** Start of Input rows **

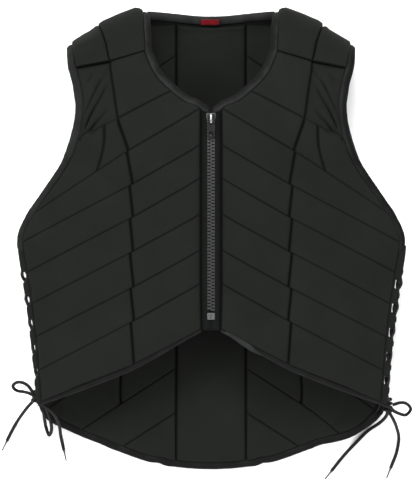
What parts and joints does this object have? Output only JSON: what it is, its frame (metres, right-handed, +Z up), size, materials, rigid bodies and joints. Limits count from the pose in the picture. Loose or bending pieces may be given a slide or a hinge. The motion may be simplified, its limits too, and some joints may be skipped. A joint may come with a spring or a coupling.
{
  "type": "equestrian body protector",
  "caption": "Padded riding vest with quilted chevron foam pads, front zip, open laced sides, bent shoulder pads and a long rounded tail, laid flat on its back.",
  "frame": {"origin": "on the floor under the middle of the vest, midway between the sides and midway along the length", "axes": "+X to the picture's right, +Y along the zip towards the collar, +Z up, away from the floor that the back lies on"},
  "size_m": [0.5528, 0.638, 0.1124],
  "materials": {
    "panel_cloth": "matt black woven cloth over foam",
    "edge_roll": "matt black edge binding",
    "edge_tape": "matt black woven tape",
    "lace_cord": "round braided cord",
    "lace_tip": "hard black tip",
    "zip_tape": "woven zip tape",
    "zip_teeth": "moulded black plastic",
    "slider_metal": "dull bright metal",
    "pull_metal": "dark grey painted metal",
    "label_cloth": "red woven tag, plain"
  },
  "bodies": {
    "protector": {"back_panel": "panel_cloth", "front_panel_left": "panel_cloth", "front_panel_right": "panel_cloth", "shoulder_left": "panel_cloth", "shoulder_right": "panel_cloth", "neck_binding": "edge_roll", "armhole_binding_left": "edge_roll", "armhole_binding_right": "edge_roll", "hem_binding_left": "edge_roll", "hem_binding_right": "edge_roll", "tail_binding": "edge_roll", "loop_tape_front_left": "edge_tape", "loop_tape_front_right": "edge_tape", "loop_tape_back_left": "edge_tape", "loop_tape_back_right": "edge_tape", "side_lace_left": "lace_cord", "side_lace_right": "lace_cord", "lace_knot_left": "lace_cord", "lace_knot_right": "lace_cord", "bow_loop_left": "lace_cord", "bow_drop_left": "lace_cord", "bow_loop_right": "lace_cord", "lace_end_left_outer": "lace_cord", "lace_end_left_inner": "lace_cord", "lace_end_right_outer": "lace_cord", "lace_end_right_inner": "lace_cord", "lace_tip_left_outer": "lace_tip", "lace_tip_left_inner": "lace_tip", "lace_tip_right_outer": "lace_tip", "lace_tip_right_inner": "lace_tip", "zip_tape_left": "zip_tape", "zip_tape_right": "zip_tape", "zip_teeth_left": "zip_teeth", "zip_teeth_right": "zip_teeth", "zip_retainer": "zip_teeth", "zip_slider": "slider_metal", "neck_label": "label_cloth"},
    "zip_pull": {"zip_pull": "pull_metal"}
  },
  "joints": [
    {"name": "pull_swing", "type": "hinge", "parent": "protector", "child": "zip_pull", "pos_m": [0, 0.1609, 0.10144], "axis": [-1, 0, 0], "range_deg": [0, 150]}
  ]
}
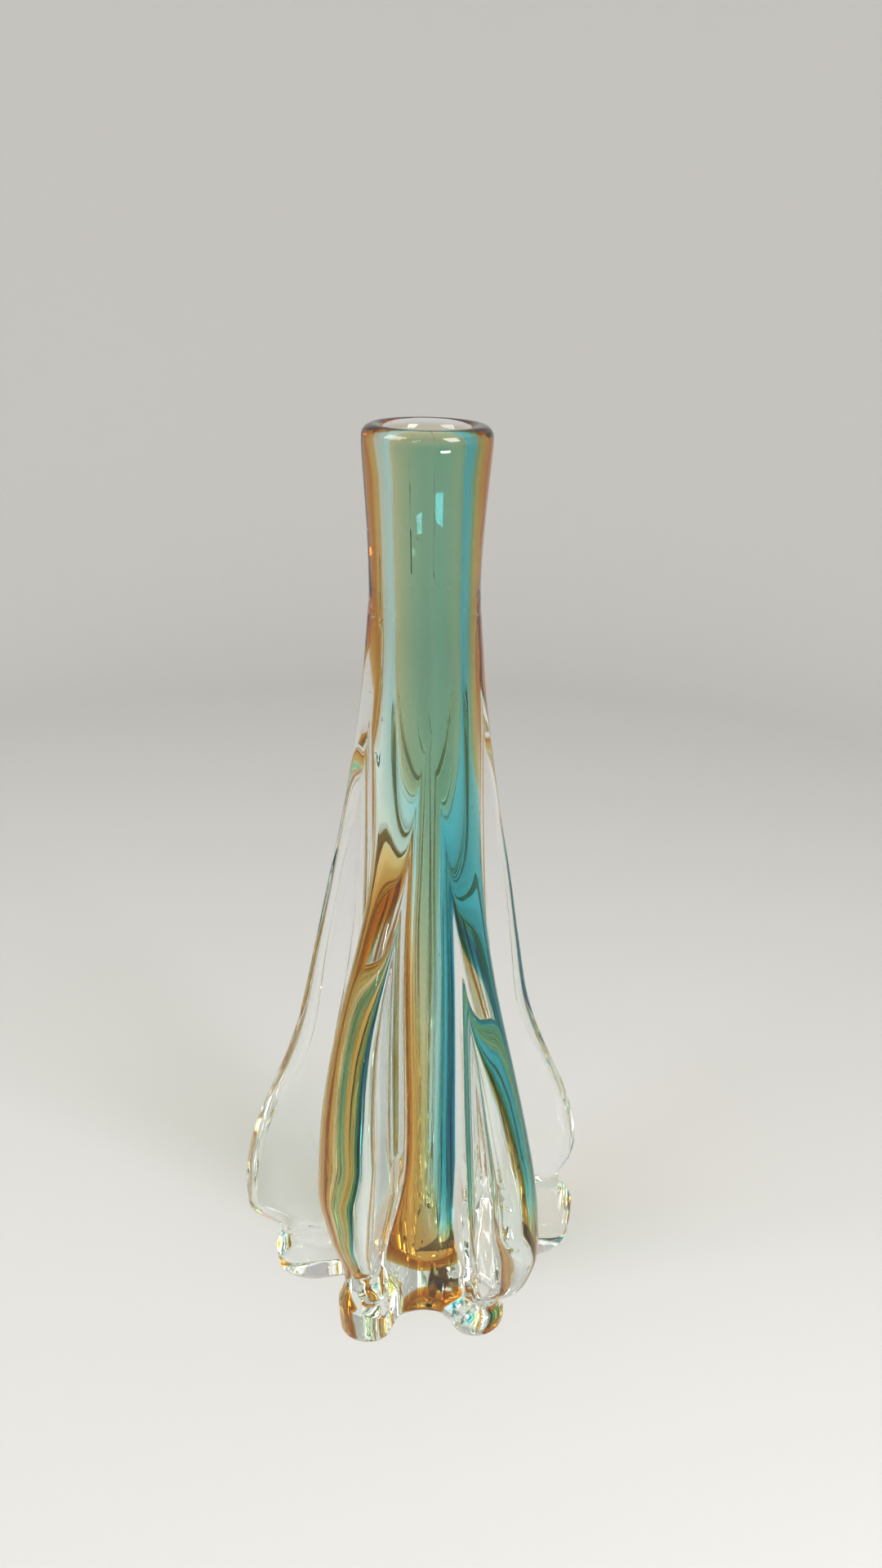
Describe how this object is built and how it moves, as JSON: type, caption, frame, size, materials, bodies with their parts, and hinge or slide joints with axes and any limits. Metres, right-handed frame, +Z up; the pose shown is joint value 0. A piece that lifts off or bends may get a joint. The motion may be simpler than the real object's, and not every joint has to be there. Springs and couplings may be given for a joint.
{
  "type": "glass vase",
  "caption": "Tall cased-glass vase with a narrow round neck, pulled fins that flare to a wide base, and a turquoise and amber core inside clear glass.",
  "frame": {"origin": "centre of the ground base, on the table", "axes": "+Z up along the neck, -Y towards the front of the vase, +X to the right seen from the front"},
  "size_m": [0.1353, 0.1241, 0.342],
  "materials": {
    "clear_glass": "fire-polished, ground flat under the base",
    "turquoise_glass": "fused inside the clear glass",
    "amber_glass": "fire-polished in the bore, fused outside"
  },
  "bodies": {
    "root": {"clear_casing": "clear_glass", "turquoise_sheet": "turquoise_glass", "amber_cup": "amber_glass"}
  },
  "joints": []
}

** End of Input rows **

= Work to do =
Reproduce the material precisely, including every line.

= Response to the task =
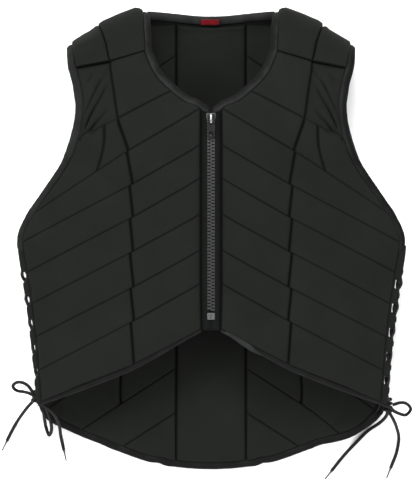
What parts and joints does this object have? Output only JSON: what it is, its frame (metres, right-handed, +Z up), size, materials, rigid bodies and joints. Limits count from the pose in the picture. Loose or bending pieces may be given a slide or a hinge. The motion may be simplified, its limits too, and some joints may be skipped. A joint may come with a spring or a coupling.
{
  "type": "equestrian body protector",
  "caption": "Padded riding vest with quilted chevron foam pads, front zip, open laced sides, bent shoulder pads and a long rounded tail, laid flat on its back.",
  "frame": {"origin": "on the floor under the middle of the vest, midway between the sides and midway along the length", "axes": "+X to the picture's right, +Y along the zip towards the collar, +Z up, away from the floor that the back lies on"},
  "size_m": [0.5528, 0.638, 0.1124],
  "materials": {
    "panel_cloth": "matt black woven cloth over foam",
    "edge_roll": "matt black edge binding",
    "edge_tape": "matt black woven tape",
    "lace_cord": "round braided cord",
    "lace_tip": "hard black tip",
    "zip_tape": "woven zip tape",
    "zip_teeth": "moulded black plastic",
    "slider_metal": "dull bright metal",
    "pull_metal": "dark grey painted metal",
    "label_cloth": "red woven tag, plain"
  },
  "bodies": {
    "protector": {"back_panel": "panel_cloth", "front_panel_left": "panel_cloth", "front_panel_right": "panel_cloth", "shoulder_left": "panel_cloth", "shoulder_right": "panel_cloth", "neck_binding": "edge_roll", "armhole_binding_left": "edge_roll", "armhole_binding_right": "edge_roll", "hem_binding_left": "edge_roll", "hem_binding_right": "edge_roll", "tail_binding": "edge_roll", "loop_tape_front_left": "edge_tape", "loop_tape_front_right": "edge_tape", "loop_tape_back_left": "edge_tape", "loop_tape_back_right": "edge_tape", "side_lace_left": "lace_cord", "side_lace_right": "lace_cord", "lace_knot_left": "lace_cord", "lace_knot_right": "lace_cord", "bow_loop_left": "lace_cord", "bow_drop_left": "lace_cord", "bow_loop_right": "lace_cord", "lace_end_left_outer": "lace_cord", "lace_end_left_inner": "lace_cord", "lace_end_right_outer": "lace_cord", "lace_end_right_inner": "lace_cord", "lace_tip_left_outer": "lace_tip", "lace_tip_left_inner": "lace_tip", "lace_tip_right_outer": "lace_tip", "lace_tip_right_inner": "lace_tip", "zip_tape_left": "zip_tape", "zip_tape_right": "zip_tape", "zip_teeth_left": "zip_teeth", "zip_teeth_right": "zip_teeth", "zip_retainer": "zip_teeth", "zip_slider": "slider_metal", "neck_label": "label_cloth"},
    "zip_pull": {"zip_pull": "pull_metal"}
  },
  "joints": [
    {"name": "pull_swing", "type": "hinge", "parent": "protector", "child": "zip_pull", "pos_m": [0, 0.1609, 0.10144], "axis": [-1, 0, 0], "range_deg": [0, 150]}
  ]
}
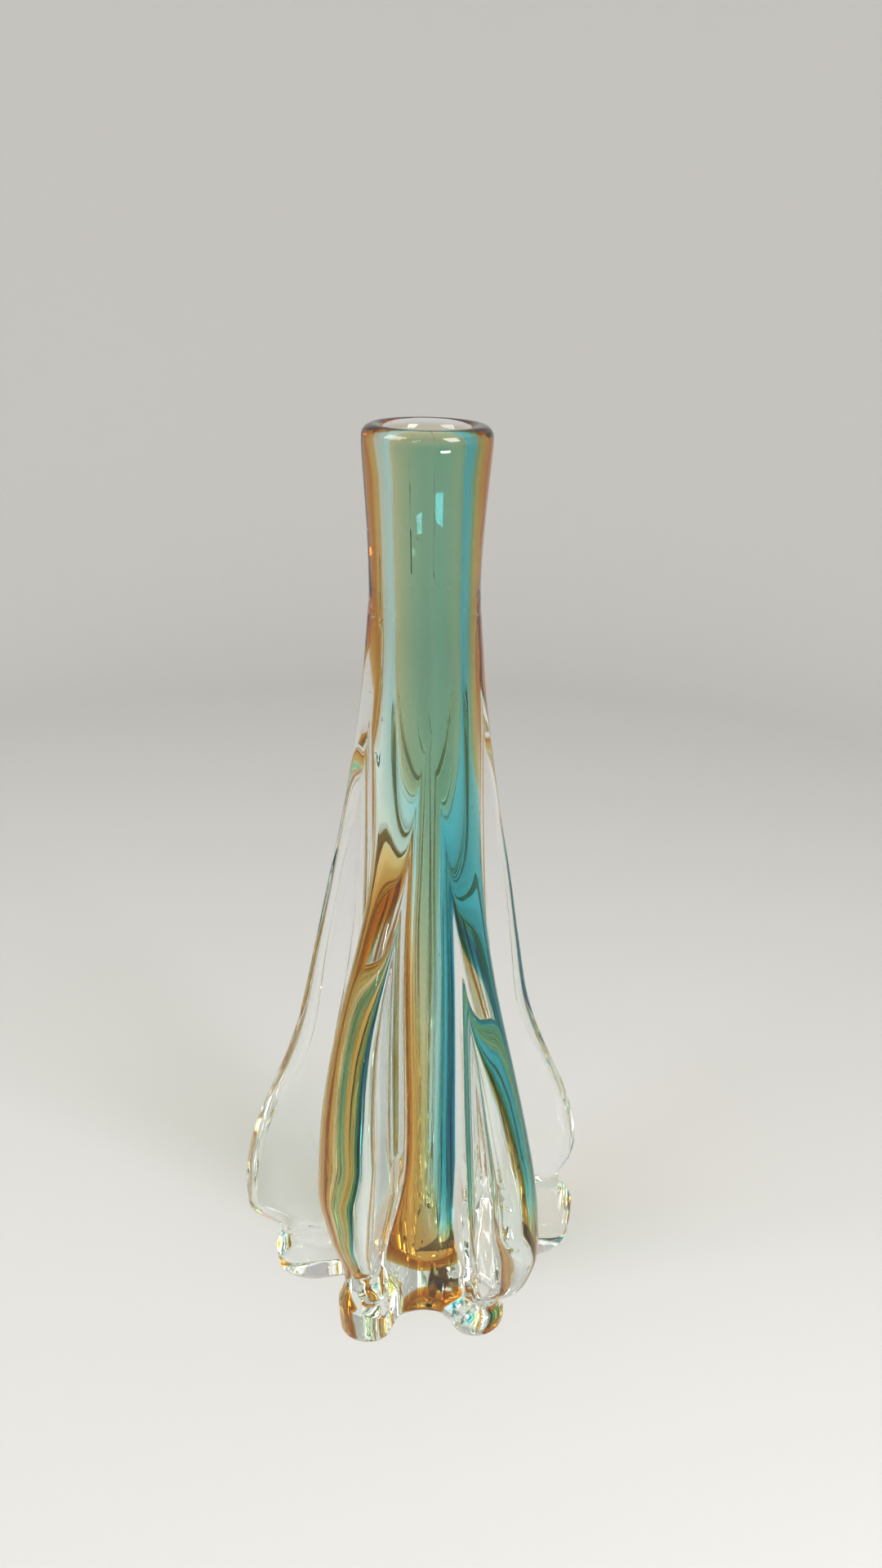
Describe how this object is built and how it moves, as JSON: type, caption, frame, size, materials, bodies with their parts, and hinge or slide joints with axes and any limits. Metres, right-handed frame, +Z up; the pose shown is joint value 0. A piece that lifts off or bends may get a joint. The motion may be simpler than the real object's, and not every joint has to be there. Springs and couplings may be given for a joint.
{
  "type": "glass vase",
  "caption": "Tall cased-glass vase with a narrow round neck, pulled fins that flare to a wide base, and a turquoise and amber core inside clear glass.",
  "frame": {"origin": "centre of the ground base, on the table", "axes": "+Z up along the neck, -Y towards the front of the vase, +X to the right seen from the front"},
  "size_m": [0.1353, 0.1241, 0.342],
  "materials": {
    "clear_glass": "fire-polished, ground flat under the base",
    "turquoise_glass": "fused inside the clear glass",
    "amber_glass": "fire-polished in the bore, fused outside"
  },
  "bodies": {
    "root": {"clear_casing": "clear_glass", "turquoise_sheet": "turquoise_glass", "amber_cup": "amber_glass"}
  },
  "joints": []
}